Malveillance s’appuie sur la peur de retrouver notre intimité volée. Nous passons notre vie à essayer de conserver une part de notre vie secrète pour nous protéger des autres. Notre appartement ou notre maison sont des remparts contre le monde extérieur. César symbolise l'intrusion forcée dans ce que nous avons de plus intime. Je ne sais pas si vous l’avez remarqué, mais quand les gens se font cambrioler, ce n’est pas la perte matérielle qui les affecte le plus, mais le fait que des gens extérieurs aient pénétré dans leur monde personnel. La révélation finale est la métaphore de cette peur de l’intrusion de l’autre dans notre intimité.

Pour que le personnage de César fonctionne, il fallait le confronter à d’autres protagonistes afin que le dernier acte du film soit difficile à vivre pour le spectateur. Que ce soit cette petite vieille avec ces chiens ou cette gamine qui fait chanter notre concierge, ils sont tous bien caractérisés et bien interprétés. Quelques mots sur sa principale victime Clara : Marta Etura arrive à rendre totalement vraisemblable son personnage, résolument positif, et qui n’est jamais une caricature de la gentillesse à la Amélie Poulain.
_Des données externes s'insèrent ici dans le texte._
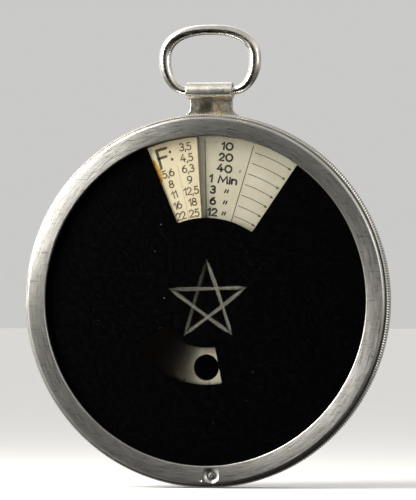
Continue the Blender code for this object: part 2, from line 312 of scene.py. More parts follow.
def plus(mat, first, second):
    return maths(mat, "ADD", first, second)


def minus(mat, first, second):
    return maths(mat, "SUBTRACT", first, second)


def times(mat, first, second):
    return maths(mat, "MULTIPLY", first, second)


def separate(mat, vector):
    return add(mat, "SeparateXYZ", {0: vector}).outputs


def millimetres(mat):
    """The piece's own coordinates, in millimetres."""
    coords = add(mat, "TexCoord", {}).outputs["Object"]
    inputs = {0: coords, 1: (1 / MM, 1 / MM, 1 / MM)}
    return add(mat, "VectorMath", inputs, operation="MULTIPLY").outputs[0]


def stretched(mat, vector, scale, turn=0.0):
    """The coordinates scaled along each axis, then turned about Y, to meet another part of the noise."""
    inputs = {"Vector": vector, "Scale": scale, "Rotation": (0, radians(turn), 0)}
    return add(mat, "Mapping", inputs, vector_type="POINT").outputs[0]


def dial_plane(mat):
    """Each point's offset from the dial's axis, the offset's length, and the point's y, in mm."""
    x, y, z = separate(mat, millimetres(mat))
    plane = add(mat, "CombineXYZ", {0: x, 2: z}).outputs[0]
    radius = add(mat, "VectorMath", {0: plane}, operation="LENGTH").outputs["Value"]
    return plane, radius, y


def round_dial(mat, along, across):
    """Coordinates that run round the dial, on a circle of radius `along`, and `across` for each mm."""
    plane, radius, y = dial_plane(mat)
    unit = add(mat, "VectorMath", {0: plane}, operation="NORMALIZE").outputs[0]
    circle = add(mat, "VectorMath", {0: unit, "Scale": along}, operation="SCALE").outputs[0]
    outward = times(mat, minus(mat, radius, y), across)
    depth = add(mat, "CombineXYZ", {1: outward}).outputs[0]
    return add(mat, "VectorMath", {0: circle, 1: depth}, operation="ADD").outputs[0]


def noise(mat, vector, scale, detail=3.0, rough=0.55):
    inputs = {"Vector": vector, "Scale": scale, "Detail": detail, "Roughness": rough}
    return add(mat, "TexNoise", inputs).outputs[0]


def clouds(mat, scale, detail=3.0):
    """Noise on the piece's own coordinates, with the scale in features a millimetre."""
    return noise(mat, millimetres(mat), scale, detail)


def remap(mat, value, low, high, to_low=0.0, to_high=1.0, smooth=False):
    inputs = {"Value": value, "From Min": low, "From Max": high, "To Min": to_low, "To Max": to_high}
    kind = "SMOOTHSTEP" if smooth else "LINEAR"
    return add(mat, "MapRange", inputs, interpolation_type=kind).outputs[0]


def blend(mat, share, first, second):
    """Colours mixed by share; each is a colour or another node's output."""
    sides = [c if isinstance(c, bpy.types.NodeSocket) else (*c, 1.0) for c in (first, second)]
    inputs = {0: share, 6: sides[0], 7: sides[1]}
    return add(mat, "Mix", inputs, data_type="RGBA").outputs[2]


def strip_place(mat):
    """A strip's UV coordinates, the one along it, and a rise from 0 at its sides to 1 in its middle."""
    place = add(mat, "UVMap", {}, uv_map="along_across").outputs[0]
    along, across, _ = separate(mat, place)
    middle = times(mat, times(mat, across, minus(mat, 1.0, across)), 4.0)
    return place, along, middle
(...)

À la différence des productions horrifiques actuelles qui fondent leur récit sur un rythme haletant, Balagueró n’est pas là pour flatter le spectateur ou permettre à l’adolescent de glisser sa main dans le soutien-gorge de sa voisine dans la salle de cinéma. Le réalisateur ibérique prend son temps, use d’un crescendo glaçant pour montrer la longue destruction des locataires de l’immeuble par César. Cadres claustrophobiques, élégants travellings, l'ambiance devient suffocante grâce à d’infimes détails de mise en scène. Balagueró qui cite Bergman par l’intermédiaire d’un insert, est un peintre de l’horreur quotidienne qui n’use jamais d'effets de style comme le jump scare ou de plans outrageusement gores. Pour autant, le dernier plan du film qui emploie une imagerie du bonheur totalement corrompue, vous tourmentera beaucoup plus que la plupart des films d'horreur des dix dernières années.

Un thriller porté par une mise en scène d’une grande rigueur. Un travail d’orfèvrerie où l’image et les acteurs sont au diapason d’un scénario plutôt malin. Malveillance est une perle du cinéma de genre, une œuvre accomplie où l’horreur se glisse dans le quotidien le plus banal.